_Problem_. Write out the listing exactly as it is given.
======== Material provided
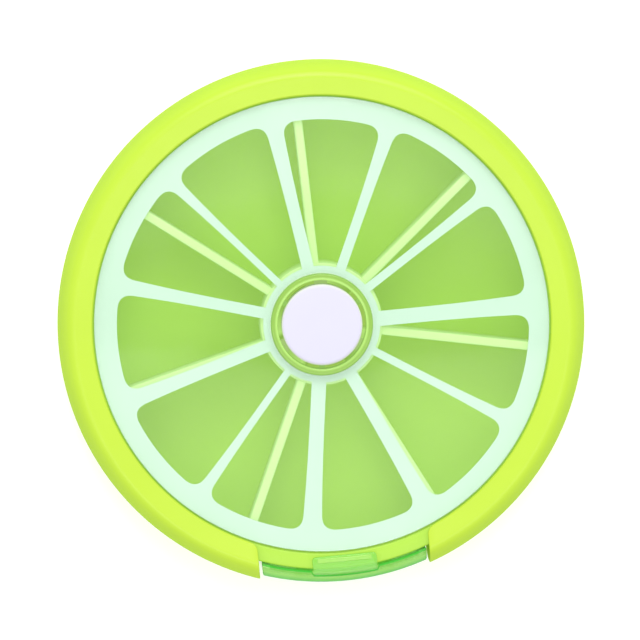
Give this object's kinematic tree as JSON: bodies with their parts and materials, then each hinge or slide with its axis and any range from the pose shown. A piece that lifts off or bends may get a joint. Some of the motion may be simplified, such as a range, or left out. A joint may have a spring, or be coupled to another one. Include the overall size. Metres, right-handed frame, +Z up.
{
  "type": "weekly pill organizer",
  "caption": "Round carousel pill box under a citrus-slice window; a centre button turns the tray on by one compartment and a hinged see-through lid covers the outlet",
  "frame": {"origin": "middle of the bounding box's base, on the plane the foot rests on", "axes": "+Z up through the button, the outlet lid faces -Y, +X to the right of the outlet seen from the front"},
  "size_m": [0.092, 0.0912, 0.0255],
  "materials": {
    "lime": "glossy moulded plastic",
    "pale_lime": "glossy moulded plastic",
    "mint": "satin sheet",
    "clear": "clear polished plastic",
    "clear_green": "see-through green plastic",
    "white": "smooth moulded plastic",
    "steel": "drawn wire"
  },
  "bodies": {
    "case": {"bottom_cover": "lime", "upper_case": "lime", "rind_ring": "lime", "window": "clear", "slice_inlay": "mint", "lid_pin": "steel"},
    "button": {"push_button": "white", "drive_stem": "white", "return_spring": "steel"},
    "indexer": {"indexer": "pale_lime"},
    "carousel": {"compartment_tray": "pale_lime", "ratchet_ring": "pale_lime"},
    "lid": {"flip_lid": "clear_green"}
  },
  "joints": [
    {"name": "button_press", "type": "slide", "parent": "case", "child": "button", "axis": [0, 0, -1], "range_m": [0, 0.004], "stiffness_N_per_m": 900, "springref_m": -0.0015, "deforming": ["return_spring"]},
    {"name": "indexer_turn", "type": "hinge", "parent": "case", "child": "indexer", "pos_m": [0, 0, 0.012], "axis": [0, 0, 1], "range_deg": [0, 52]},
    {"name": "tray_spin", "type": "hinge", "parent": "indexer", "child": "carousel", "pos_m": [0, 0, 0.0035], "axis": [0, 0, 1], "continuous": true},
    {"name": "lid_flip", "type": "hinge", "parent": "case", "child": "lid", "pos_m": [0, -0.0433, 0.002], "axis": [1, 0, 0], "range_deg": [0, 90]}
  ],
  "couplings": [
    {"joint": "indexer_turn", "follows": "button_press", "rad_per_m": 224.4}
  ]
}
================
_The result_.
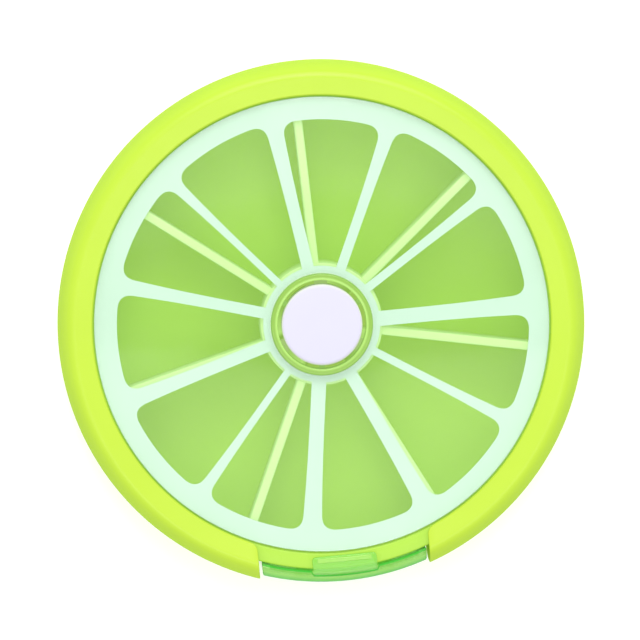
Give this object's kinematic tree as JSON: bodies with their parts and materials, then each hinge or slide with its axis and any range from the pose shown. A piece that lifts off or bends may get a joint. Some of the motion may be simplified, such as a range, or left out. A joint may have a spring, or be coupled to another one. Include the overall size. Metres, right-handed frame, +Z up.
{
  "type": "weekly pill organizer",
  "caption": "Round carousel pill box under a citrus-slice window; a centre button turns the tray on by one compartment and a hinged see-through lid covers the outlet",
  "frame": {"origin": "middle of the bounding box's base, on the plane the foot rests on", "axes": "+Z up through the button, the outlet lid faces -Y, +X to the right of the outlet seen from the front"},
  "size_m": [0.092, 0.0912, 0.0255],
  "materials": {
    "lime": "glossy moulded plastic",
    "pale_lime": "glossy moulded plastic",
    "mint": "satin sheet",
    "clear": "clear polished plastic",
    "clear_green": "see-through green plastic",
    "white": "smooth moulded plastic",
    "steel": "drawn wire"
  },
  "bodies": {
    "case": {"bottom_cover": "lime", "upper_case": "lime", "rind_ring": "lime", "window": "clear", "slice_inlay": "mint", "lid_pin": "steel"},
    "button": {"push_button": "white", "drive_stem": "white", "return_spring": "steel"},
    "indexer": {"indexer": "pale_lime"},
    "carousel": {"compartment_tray": "pale_lime", "ratchet_ring": "pale_lime"},
    "lid": {"flip_lid": "clear_green"}
  },
  "joints": [
    {"name": "button_press", "type": "slide", "parent": "case", "child": "button", "axis": [0, 0, -1], "range_m": [0, 0.004], "stiffness_N_per_m": 900, "springref_m": -0.0015, "deforming": ["return_spring"]},
    {"name": "indexer_turn", "type": "hinge", "parent": "case", "child": "indexer", "pos_m": [0, 0, 0.012], "axis": [0, 0, 1], "range_deg": [0, 52]},
    {"name": "tray_spin", "type": "hinge", "parent": "indexer", "child": "carousel", "pos_m": [0, 0, 0.0035], "axis": [0, 0, 1], "continuous": true},
    {"name": "lid_flip", "type": "hinge", "parent": "case", "child": "lid", "pos_m": [0, -0.0433, 0.002], "axis": [1, 0, 0], "range_deg": [0, 90]}
  ],
  "couplings": [
    {"joint": "indexer_turn", "follows": "button_press", "rad_per_m": 224.4}
  ]
}